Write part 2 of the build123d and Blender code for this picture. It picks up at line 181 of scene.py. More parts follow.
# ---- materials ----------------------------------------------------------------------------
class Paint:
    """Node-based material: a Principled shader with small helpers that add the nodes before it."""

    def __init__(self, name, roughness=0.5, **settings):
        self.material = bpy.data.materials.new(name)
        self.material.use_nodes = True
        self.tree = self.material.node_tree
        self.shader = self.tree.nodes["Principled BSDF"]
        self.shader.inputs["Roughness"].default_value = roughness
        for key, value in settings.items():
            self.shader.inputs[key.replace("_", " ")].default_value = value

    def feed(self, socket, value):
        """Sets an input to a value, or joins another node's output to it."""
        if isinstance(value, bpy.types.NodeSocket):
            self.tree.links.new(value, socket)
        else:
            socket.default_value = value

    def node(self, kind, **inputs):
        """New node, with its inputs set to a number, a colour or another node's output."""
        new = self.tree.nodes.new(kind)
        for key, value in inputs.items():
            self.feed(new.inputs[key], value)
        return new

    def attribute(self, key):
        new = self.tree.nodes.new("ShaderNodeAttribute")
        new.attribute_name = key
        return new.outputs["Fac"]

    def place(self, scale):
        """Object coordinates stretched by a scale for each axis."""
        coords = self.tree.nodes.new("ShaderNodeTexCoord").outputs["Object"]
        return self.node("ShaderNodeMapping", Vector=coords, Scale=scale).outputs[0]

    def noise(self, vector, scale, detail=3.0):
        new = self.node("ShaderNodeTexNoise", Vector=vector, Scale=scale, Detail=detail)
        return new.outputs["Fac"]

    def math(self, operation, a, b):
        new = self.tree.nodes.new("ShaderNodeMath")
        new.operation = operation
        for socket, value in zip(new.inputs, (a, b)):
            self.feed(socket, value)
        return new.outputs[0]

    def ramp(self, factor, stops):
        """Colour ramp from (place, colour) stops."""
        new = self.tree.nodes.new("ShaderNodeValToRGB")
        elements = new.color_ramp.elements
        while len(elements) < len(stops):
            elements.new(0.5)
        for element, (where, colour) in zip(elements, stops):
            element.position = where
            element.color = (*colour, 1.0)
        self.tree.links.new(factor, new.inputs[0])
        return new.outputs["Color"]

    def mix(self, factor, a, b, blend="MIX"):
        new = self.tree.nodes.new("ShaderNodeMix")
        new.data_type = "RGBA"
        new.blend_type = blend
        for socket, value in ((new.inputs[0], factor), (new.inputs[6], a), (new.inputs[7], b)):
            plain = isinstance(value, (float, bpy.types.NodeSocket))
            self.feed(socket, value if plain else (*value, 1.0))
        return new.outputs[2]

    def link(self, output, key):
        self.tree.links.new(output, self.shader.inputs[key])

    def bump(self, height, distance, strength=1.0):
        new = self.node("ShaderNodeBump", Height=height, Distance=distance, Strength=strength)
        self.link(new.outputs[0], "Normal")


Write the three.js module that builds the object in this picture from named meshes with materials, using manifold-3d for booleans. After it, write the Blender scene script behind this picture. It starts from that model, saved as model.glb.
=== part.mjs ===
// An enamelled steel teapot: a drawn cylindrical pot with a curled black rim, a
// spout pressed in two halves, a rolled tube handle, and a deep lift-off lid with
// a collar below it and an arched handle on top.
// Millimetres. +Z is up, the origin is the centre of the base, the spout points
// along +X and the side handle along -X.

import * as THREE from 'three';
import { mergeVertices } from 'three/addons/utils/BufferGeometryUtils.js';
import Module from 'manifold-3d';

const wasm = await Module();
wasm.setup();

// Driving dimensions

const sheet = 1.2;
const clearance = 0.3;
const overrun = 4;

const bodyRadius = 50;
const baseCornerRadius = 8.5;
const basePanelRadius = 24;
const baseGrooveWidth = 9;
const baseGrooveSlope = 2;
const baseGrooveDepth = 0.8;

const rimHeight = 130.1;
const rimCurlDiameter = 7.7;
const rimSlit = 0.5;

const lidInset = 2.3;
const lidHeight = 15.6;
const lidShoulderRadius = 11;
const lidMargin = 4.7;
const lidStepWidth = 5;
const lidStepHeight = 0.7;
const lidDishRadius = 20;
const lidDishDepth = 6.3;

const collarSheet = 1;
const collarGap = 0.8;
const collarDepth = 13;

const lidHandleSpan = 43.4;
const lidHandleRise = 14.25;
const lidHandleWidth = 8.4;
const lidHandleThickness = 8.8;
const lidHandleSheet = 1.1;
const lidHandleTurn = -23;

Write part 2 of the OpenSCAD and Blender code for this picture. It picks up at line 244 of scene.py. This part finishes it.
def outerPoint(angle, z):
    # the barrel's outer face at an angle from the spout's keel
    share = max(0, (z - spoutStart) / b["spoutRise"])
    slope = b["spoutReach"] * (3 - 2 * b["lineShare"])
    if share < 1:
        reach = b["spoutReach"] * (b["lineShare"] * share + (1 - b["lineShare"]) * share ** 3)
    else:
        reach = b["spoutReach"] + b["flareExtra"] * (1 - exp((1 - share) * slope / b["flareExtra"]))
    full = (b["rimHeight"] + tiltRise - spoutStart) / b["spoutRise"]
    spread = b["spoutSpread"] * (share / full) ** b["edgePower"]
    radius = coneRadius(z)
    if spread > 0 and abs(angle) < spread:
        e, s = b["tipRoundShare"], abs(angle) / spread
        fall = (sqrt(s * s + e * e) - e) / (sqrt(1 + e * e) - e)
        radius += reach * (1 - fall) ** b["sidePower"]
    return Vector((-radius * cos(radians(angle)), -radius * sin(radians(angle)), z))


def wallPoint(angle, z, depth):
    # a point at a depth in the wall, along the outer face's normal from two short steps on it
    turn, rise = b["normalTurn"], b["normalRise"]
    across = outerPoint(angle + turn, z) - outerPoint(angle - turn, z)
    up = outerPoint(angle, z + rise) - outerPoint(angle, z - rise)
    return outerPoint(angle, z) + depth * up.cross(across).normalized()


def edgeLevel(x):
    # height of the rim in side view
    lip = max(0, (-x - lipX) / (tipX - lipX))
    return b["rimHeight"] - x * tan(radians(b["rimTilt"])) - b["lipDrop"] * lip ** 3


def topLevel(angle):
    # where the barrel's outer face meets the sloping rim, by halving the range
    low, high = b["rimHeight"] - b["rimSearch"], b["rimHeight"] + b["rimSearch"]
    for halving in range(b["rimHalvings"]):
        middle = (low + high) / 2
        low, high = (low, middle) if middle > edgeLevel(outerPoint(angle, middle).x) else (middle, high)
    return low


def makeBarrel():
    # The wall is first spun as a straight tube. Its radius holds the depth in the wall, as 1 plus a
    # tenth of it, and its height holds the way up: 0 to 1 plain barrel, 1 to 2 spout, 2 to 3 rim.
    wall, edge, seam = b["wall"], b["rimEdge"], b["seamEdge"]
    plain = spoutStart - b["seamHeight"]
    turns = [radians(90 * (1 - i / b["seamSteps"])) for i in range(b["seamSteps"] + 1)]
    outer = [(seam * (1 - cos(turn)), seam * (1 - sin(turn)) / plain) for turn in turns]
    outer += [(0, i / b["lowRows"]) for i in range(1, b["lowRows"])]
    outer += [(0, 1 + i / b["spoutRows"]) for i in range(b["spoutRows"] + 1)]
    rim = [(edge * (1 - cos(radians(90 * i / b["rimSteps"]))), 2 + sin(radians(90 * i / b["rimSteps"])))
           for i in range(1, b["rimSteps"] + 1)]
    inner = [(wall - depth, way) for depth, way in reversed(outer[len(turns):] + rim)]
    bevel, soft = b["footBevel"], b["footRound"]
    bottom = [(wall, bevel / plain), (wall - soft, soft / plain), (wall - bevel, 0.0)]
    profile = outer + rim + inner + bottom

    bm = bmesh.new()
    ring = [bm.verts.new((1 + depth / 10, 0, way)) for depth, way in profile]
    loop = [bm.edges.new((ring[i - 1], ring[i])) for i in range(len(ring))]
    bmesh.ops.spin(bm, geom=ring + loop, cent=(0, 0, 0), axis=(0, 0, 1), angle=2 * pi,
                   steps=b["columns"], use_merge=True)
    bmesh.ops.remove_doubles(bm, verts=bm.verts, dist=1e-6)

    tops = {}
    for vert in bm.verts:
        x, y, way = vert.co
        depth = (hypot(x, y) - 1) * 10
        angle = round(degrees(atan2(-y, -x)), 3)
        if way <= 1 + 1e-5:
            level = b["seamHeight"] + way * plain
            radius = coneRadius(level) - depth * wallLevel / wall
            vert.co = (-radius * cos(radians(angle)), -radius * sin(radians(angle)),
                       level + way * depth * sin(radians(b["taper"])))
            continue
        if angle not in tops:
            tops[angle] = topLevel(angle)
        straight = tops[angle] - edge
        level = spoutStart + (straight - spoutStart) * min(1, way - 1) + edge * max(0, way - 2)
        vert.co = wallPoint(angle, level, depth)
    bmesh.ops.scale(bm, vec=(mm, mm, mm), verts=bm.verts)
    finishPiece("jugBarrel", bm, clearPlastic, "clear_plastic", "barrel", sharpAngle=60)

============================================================

**Requirement**
Your task is to output exactly the lines from the one with "Write part 2 of the OpenSCAD" through the one with "return Vector((-radius *", counting both ends.

**Task result**
Write part 2 of the OpenSCAD and Blender code for this picture. It picks up at line 244 of scene.py. This part finishes it.
def outerPoint(angle, z):
    # the barrel's outer face at an angle from the spout's keel
    share = max(0, (z - spoutStart) / b["spoutRise"])
    slope = b["spoutReach"] * (3 - 2 * b["lineShare"])
    if share < 1:
        reach = b["spoutReach"] * (b["lineShare"] * share + (1 - b["lineShare"]) * share ** 3)
    else:
        reach = b["spoutReach"] + b["flareExtra"] * (1 - exp((1 - share) * slope / b["flareExtra"]))
    full = (b["rimHeight"] + tiltRise - spoutStart) / b["spoutRise"]
    spread = b["spoutSpread"] * (share / full) ** b["edgePower"]
    radius = coneRadius(z)
    if spread > 0 and abs(angle) < spread:
        e, s = b["tipRoundShare"], abs(angle) / spread
        fall = (sqrt(s * s + e * e) - e) / (sqrt(1 + e * e) - e)
        radius += reach * (1 - fall) ** b["sidePower"]
    return Vector((-radius * cos(radians(angle)), -radius * sin(radians(angle)), z))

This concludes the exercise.